The New York Times also noted Wallace's passing:
A versatile writer of seemingly bottomless energy, Mr. Wallace was a maximalist, exhibiting in his work a huge, even manic curiosity — about the physical world, about the much larger universe of human feelings and about the complexity of living in America at the end of the 20th century. He wrote long books, complete with reflective and often hilariously self-conscious footnotes, and he wrote long sentences, with the playfulness of a master punctuater and the inventiveness of a genius grammarian. Critics often noted that he was not only an experimenter and a showoff, but also a God-fearing moralist with a fierce honesty in confronting the existence of contradiction.

“David Foster Wallace can do practically anything if he puts his mind to it,” Michiko Kakutani, chief book critic of The New York Times, who was not a consistent praiser of Mr. Wallace’s work, wrote in 2006. “He can do sad, funny, silly, heartbreaking and absurd with equal ease; he can even do them all at once.”

Mr. Wallace, who had taught creative writing at Pomona College in Southern California since 2001 and before that had taught at Illinois State University, came to prominence in 1986 with a broadly comic first novel, “The Broom of the System” (Viking), published when he was just 24. It used the narrative frame of a young woman’s search for identity to draw a loopy portrait of America on a comic and dangerous spiral into the Disneyesque confusion of reality and artifice.

....

In contrast to the lively spirit of his writing, Mr. Wallace was a temperamentally unassuming man, long-haired, unhappy in front of a camera, consumed with his work and its worth, perpetually at odds with himself. Journalists who interviewed him invariably commented on his discomfort with celebrity and his self-questioning. And those who knew him best concurred that Mr. Wallace was a titanically gifted writer with an equally troubled soul.

“He was a huge talent, our strongest rhetorical writer,” Jonathan Franzen, a friend of Mr. Wallace and the author of “The Corrections,” said in an interview on Sunday, adding later, “He was also as sweet a person as I’ve ever known and as tormented a person as I’ve ever known.”

Pomona College President David Oxtoby had this remembrance
on the college's website:

In Memoriam: David Foster Wallace
1962-2008


A Letter from President Oxtoby

The death of Professor David Foster Wallace Friday night was, for the world, the loss of one of literature’s brightest stars. For Pomona College, it was the loss of an equally brilliant teacher — as well as a colleague and friend.

When the search committee for the inaugural Roy Edward Disney Professor of Creative Writing first convened to discuss this important new position on our faculty, they began by talking about the type of writer they wished to find, and they agreed — conceptually — that it should be someone like David Foster Wallace. By this, they meant a writer not only of note, but of genuine importance — a writer who had already raised the bar in American letters and whose promise for the future was truly unlimited.
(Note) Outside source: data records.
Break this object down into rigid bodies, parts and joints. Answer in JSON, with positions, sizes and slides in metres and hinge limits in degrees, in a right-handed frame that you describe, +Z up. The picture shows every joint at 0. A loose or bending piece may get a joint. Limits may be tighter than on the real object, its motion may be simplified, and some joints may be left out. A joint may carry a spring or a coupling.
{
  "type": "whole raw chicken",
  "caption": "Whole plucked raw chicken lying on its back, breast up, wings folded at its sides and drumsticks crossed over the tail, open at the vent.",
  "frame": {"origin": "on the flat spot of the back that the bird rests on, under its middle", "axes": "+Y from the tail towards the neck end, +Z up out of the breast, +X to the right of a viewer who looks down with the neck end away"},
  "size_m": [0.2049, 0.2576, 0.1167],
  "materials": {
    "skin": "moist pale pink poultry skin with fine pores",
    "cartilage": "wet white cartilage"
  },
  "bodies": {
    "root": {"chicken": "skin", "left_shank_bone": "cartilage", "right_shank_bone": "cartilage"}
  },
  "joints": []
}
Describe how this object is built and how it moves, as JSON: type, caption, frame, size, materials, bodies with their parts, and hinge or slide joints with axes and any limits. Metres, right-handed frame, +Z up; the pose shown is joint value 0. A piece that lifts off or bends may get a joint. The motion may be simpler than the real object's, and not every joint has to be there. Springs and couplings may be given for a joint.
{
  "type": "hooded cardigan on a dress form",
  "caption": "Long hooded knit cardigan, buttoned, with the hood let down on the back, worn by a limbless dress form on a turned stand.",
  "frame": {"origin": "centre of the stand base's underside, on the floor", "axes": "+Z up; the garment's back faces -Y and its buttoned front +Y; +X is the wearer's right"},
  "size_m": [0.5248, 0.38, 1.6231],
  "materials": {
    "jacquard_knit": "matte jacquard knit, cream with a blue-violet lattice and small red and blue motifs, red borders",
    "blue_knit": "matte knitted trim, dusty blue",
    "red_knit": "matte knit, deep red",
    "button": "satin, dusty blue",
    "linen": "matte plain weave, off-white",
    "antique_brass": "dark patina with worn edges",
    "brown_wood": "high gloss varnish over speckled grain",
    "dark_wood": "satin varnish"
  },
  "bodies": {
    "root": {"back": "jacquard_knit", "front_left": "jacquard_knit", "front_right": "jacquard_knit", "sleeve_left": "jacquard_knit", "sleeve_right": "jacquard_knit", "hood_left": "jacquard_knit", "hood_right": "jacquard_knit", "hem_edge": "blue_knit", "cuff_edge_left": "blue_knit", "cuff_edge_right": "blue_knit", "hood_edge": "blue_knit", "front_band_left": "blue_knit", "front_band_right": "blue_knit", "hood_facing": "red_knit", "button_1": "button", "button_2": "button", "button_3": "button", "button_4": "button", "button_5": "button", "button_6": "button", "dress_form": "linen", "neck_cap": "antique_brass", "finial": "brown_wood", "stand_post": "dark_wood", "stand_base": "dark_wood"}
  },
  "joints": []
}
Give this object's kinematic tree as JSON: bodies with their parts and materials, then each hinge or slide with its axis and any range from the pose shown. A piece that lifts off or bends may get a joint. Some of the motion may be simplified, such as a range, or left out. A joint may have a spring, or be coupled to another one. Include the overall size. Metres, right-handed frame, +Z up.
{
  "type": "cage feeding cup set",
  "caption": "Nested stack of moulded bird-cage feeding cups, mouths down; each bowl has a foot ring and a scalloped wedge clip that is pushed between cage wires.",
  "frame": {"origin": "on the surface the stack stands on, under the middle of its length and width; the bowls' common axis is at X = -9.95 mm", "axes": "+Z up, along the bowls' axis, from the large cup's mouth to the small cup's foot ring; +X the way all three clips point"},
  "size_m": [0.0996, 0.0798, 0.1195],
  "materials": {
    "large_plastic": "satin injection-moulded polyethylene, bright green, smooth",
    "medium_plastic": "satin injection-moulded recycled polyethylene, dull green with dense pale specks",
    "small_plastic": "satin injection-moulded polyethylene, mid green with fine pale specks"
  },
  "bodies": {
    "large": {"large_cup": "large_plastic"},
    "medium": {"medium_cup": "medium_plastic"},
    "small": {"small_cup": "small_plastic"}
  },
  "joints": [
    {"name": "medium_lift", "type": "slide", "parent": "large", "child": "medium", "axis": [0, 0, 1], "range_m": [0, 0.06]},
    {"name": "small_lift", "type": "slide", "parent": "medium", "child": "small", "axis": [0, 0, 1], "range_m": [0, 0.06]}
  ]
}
When they actually spoke to David himself and he agreed to come to Pomona, they were overjoyed.

By that time, the College knew that David was also considered a fine and thoughtful educator. What they had no right to expect was that he would be as spectacular a teacher as he was a writer. But after his arrival in 2002, he showed himself to be exactly that. Many of his students have come to me over the years, marveling at the transformative experience of working with him in one of his intense creative writing classes. They told me how tough and demanding he could be, and at the same time they wondered at how a man of such creative genius could also be so kind, so caring, so generous of his time, his energy and his wisdom.

He was a man who truly understood what a liberal education at a place like Pomona is all about. In fact, in a commencement address at Kenyon College in 2005, I think he said it as well as it can be said: “The really important kind of freedom,” he said that day, “involves attention and awareness and discipline, and being able truly to care about other people and to sacrifice for them over and over in myriad petty, unsexy ways every day. That is real freedom. That is being educated, and understanding how to think.”

It is this Dave Wallace, as he preferred to be called by friends and students — the brilliant teacher who worked so tirelessly to teach his young writers how to think and how to be serious in their engagement with the world — who will be most profoundly missed here at Pomona. In the near future, we will find appropriate ways to memorialize his life and work among us, but for now, our deepest condolences go out to his wife and family as we mourn this tremendous loss within the privacy of our college community.